The basis vectors, as vectors, are geometric objects independent of coordinates, yes. But that is not the same as saying that if you take those vectors, which are basis vectors at point p, and transport them along some curve to point q, they will still be basis vectors at point q. Whether or not that is the case is a choice that you can make either way--because it is equivalent to choosing local coordinates at q, which is a choice independent of your choice of local coordinates at p. The geometry of the situation, including the geometric properties of parallel transport, tells you nothing about such coordinate choices, which is why I keep telling you to forget about coordinates and reference frames and concentrate first on understanding the geometric properties involved.
What you should be looking at here is the inner product between the two vectors ##A## and ##e^\alpha##, which is what the expression you wrote down represents. If we assume that ##e^\alpha## is the tangent vector to the curve you want to transport along, then the inner product between ##A## and ##e^\alpha## tells you the angle of ##A## relative to the direction along the curve. And parallel transport will keep that angle the same as both vectors get transported along the curve (assuming the curve is a geodesic). That is a key geometric property that you need to understand.

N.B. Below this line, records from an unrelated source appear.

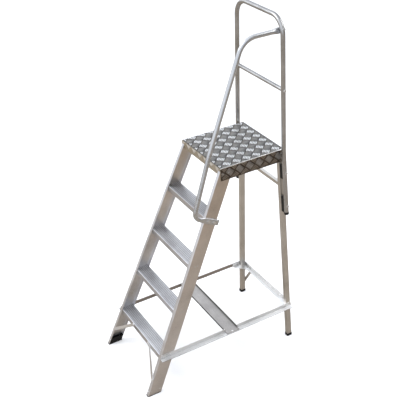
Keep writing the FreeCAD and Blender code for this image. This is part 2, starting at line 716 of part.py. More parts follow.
def loft_bar(start, start_normal, start_run, end, end_normal, end_run, across):
    """Straight middle of a brace between its two knees."""
    sections = []
    for point, normal, run in ((start, start_normal, start_run), (end, end_normal, end_run)):
        half = normal.cross(run).normalize() * (BRACE_WIDTH / 2)
        if half.dot(across) < 0:
            half = half * -1
        rise = normal * BRACE_THICK
        corners = [point - half, point + half, point + half + rise, point - half + rise]
        sections.append(Part.makePolygon(corners + [corners[0]]))
    return Part.makeLoft(sections, True, True)


# ---------------------------------------------------------------- guard frame
def guard_path():
    top = DECK_HEIGHT + GUARD_TOP
    right = [Vector(guard_x(z), guard_y(z), z) for z in (GUARD_END_Z, DECK_HEIGHT, top)]
    left = [Vector(-point.x, point.y, point.z) for point in reversed(right)]
    return bent_path(right + left, [GUARD_KNEE, GUARD_CORNER, GUARD_CORNER, GUARD_KNEE])


def guard_frame():
    """One bent tube: two uprights and the top rail."""
    return hollow_pipe(guard_path(), TUBE, TUBE_WALL)


def guard_tube_solid():
    return pipe(guard_path(), TUBE / 2)


def mid_rail():
    """Straight tube between the uprights, its ends shaped to them."""
    level = DECK_HEIGHT + GUARD_MID
    half = guard_x(level)
    path = Part.Wire(Part.makeLine(Vector(-half, guard_y(level), level), Vector(half, guard_y(level), level)))
    return hollow_pipe(path, MID_RAIL_TUBE, TUBE_WALL).cut(guard_tube_solid())


def mid_rail_insert(side):
    """Threaded insert in one end of the mid rail."""
    level = DECK_HEIGHT + GUARD_MID
    start = Vector(side * guard_x(level), guard_y(level), level)
    core = cylinder(start, Vector(-side, 0, 0), TUBE / 2 + MID_INSERT, MID_RAIL_TUBE / 2 - TUBE_WALL)
    return core.cut(guard_tube_solid())


def guard_end_cap(side):
    """Plastic plug in the lower end of an upright."""
    end = Vector(side * guard_x(GUARD_END_Z), guard_y(GUARD_END_Z), GUARD_END_Z)
    down = Vector(side * SPLAY, LEG_LEAN, -1).normalize()
    flange = cylinder(end, down, CAP_HEIGHT, TUBE / 2 + CAP_OVERHANG)
    rim = [edge for edge in flange.Edges
           if edge.Curve.TypeId == "Part::GeomCircle" and edge.Curve.Center.distanceToPoint(end) > CAP_ROUND]
    flange = flange.makeFillet(CAP_ROUND, rim)
    stem = cylinder(end, down * -1, CAP_STEM, TUBE / 2 - TUBE_WALL)
    return flange.fuse(stem).removeSplitter()


def guard_spacer(side, z, height):
    """Plastic block between leg and upright, hollowed to the tube and to the cap on its end."""
    low = z - height / 2
    front = guard_y(low) - SPACER_WIDTH / 2
    outline = box_outline(side_face(low), guard_x(low), front, front + SPACER_WIDTH)
    spacer = leaning_prism(outline, side, low, low + height, -LEG_LEAN)
    return spacer.cut(guard_tube_solid()).cut(guard_end_cap(side))


def build_guard():
    parts["guard_frame"] = guard_frame()
    parts["mid_rail"] = mid_rail()
    parts["mid_rail_inserts"] = Part.makeCompound([mid_rail_insert(side) for side in SIDES.values()])
    spacers = []
    for name, side in SIDES.items():
        parts["guard_end_cap_" + name] = guard_end_cap(side)
        for z, height in zip(SPACER_BOLTS_Z, SPACER_HEIGHTS):
            spacers.append(guard_spacer(side, z, height))
    parts["guard_spacers"] = Part.makeCompound(spacers)


# ---------------------------------------------------------------- handrail
RAIL_OFFSET = RAIL_FLAT_THICK / 2 + RAIL_GAP


def on_stile(y, z):
    """Point just outside the right stile's outer face, where the flattened foot of the rail lies."""
    return Vector(side_face(z) + RAIL_OFFSET, y, z)


def corner_centre():
    """Centre of the guard's right corner bend."""
    top = DECK_HEIGHT + GUARD_TOP
    corner = Vector(guard_x(top), guard_y(top), top)
    down = Vector(GUARD_TAPER, 0, -1).normalize()
    inward = Vector(-1, 0, 0)
    half_angle = down.getAngle(inward) / 2
    return corner + (down + inward).normalize() * (GUARD_CORNER / math.sin(half_angle))


def head_normal():
    """Outward normal of the bend where the head of the handrail is fixed."""
    tilt = math.radians(RAIL_HEAD_TILT)
    return Vector(math.cos(tilt), 0, math.sin(tilt))


def inside_corner(forward):
    """Middle of the flat head on the inner side of the bend, the given distance in front of it."""
    reach = GUARD_CORNER - TUBE / 2 - RAIL_HEAD_GAP - RAIL_FLAT_THICK / 2
    return corner_centre() + head_normal() * reach - Vector(0, forward, 0)


RAIL_FOOT = on_stile(*RAIL_FOOT_PLACE)
RAIL_HEEL = on_stile(*RAIL_HEEL_PLACE)
RAIL_KNEE = Vector(*RAIL_KNEE_PLACE)
RAIL_SHOULDER = inside_corner(RAIL_REACH)
RAIL_END = inside_corner(-RAIL_OVERRUN)


def oval_wire(centre, along, thin, width, thick):
    """Stadium section, square to the run and thin in the given direction."""
    thin = (thin - along * thin.dot(along)).normalize()
    tall = along.cross(thin)
    radius = thick / 2
    half = tall * (width / 2 - radius)
    side = thin * radius
    end = tall * (width / 2)
    a, b = centre + half + side, centre - half + side
    c, d = centre - half - side, centre + half - side
    return Part.Wire([Part.makeLine(a, b), Part.Arc(b, centre - end, c).toShape(),
                      Part.makeLine(c, d), Part.Arc(d, centre + end, a).toShape()])


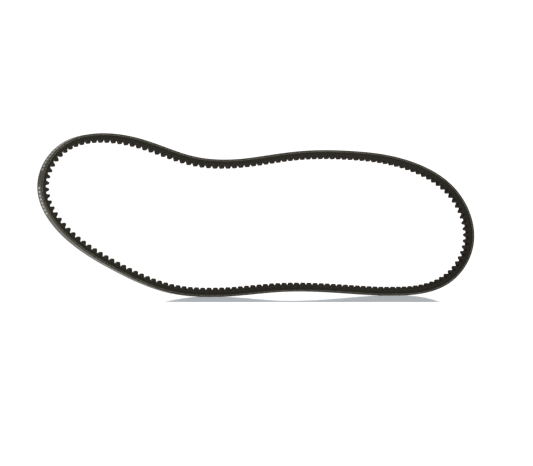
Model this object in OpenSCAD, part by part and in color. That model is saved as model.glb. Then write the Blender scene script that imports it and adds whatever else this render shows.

Now, consider the sphere example again. Suppose we start out at point p on the equator, with the vector ##A## pointing towards the North Pole, which is along the first geodesic segment we want to parallel transport along. Then ##A \cdot e^\alpha = 1## at p (assuming both vectors are unit vectors), and that property will be preserved by parallel transport, so when we reach the North Pole, we will have ##\tilde{A} \cdot \tilde{e}^\alpha = 1##, i.e., the parallel transported vectors will still point in the same direction.
Now we switch curves, which may be where some of your confusion is happening. Our second curve segment is at right angles to the first, so it has a different tangent vector, ##e^\beta##, which makes a different angle with our chosen vector ##A## than ##e^\alpha## did. In fact, since the curve is at right angles to our original one, we will have ##\tilde{A} \cdot e^\beta = 0##. Notice that this statement, just like the statement that ##A \cdot e^\alpha = 1##, has nothing to do with any choice of basis at the North Pole. The key point is not that any basis has changed, it's that we've changed curves, so the tangent vector has changed, so the angle between the tangent vector and ##A## has changed.
Now we transport along our second curve back down to the equator; call the point we reach on the equator point q. Parallel transport will preserve ##\tilde{A} \cdot e^\beta = 0##, so that will still be true at q. At q, we switch curves once more, our third curve being the equator, so we have a third new tangent vector, ##e^\gamma##, at right angles to ##e^\beta##, and therefore we have ##\tilde{A} \cdot e^\gamma = -1##. We then transport along the equator back to point p. And we find that the transported vector ##A## is now at right angles to the original vector ##e^\alpha##: we have ##\tilde{A} \cdot e^\alpha = 0##. Or, since the original vector ##A## pointed in the same direction as ##e^\alpha##, we can say that parallel transporting around the closed curve has changed the vector ##A## by a right angle; the inner product of the transported vector with the original vector vanishes: ##tilde{A} \cdot A = 0##. And note, once again, that I reached this conclusion without talking at all about any coordinates or reference frames or basis vectors. I only talked about invariant geometric properties: tangent vectors to curves and inner products of vectors.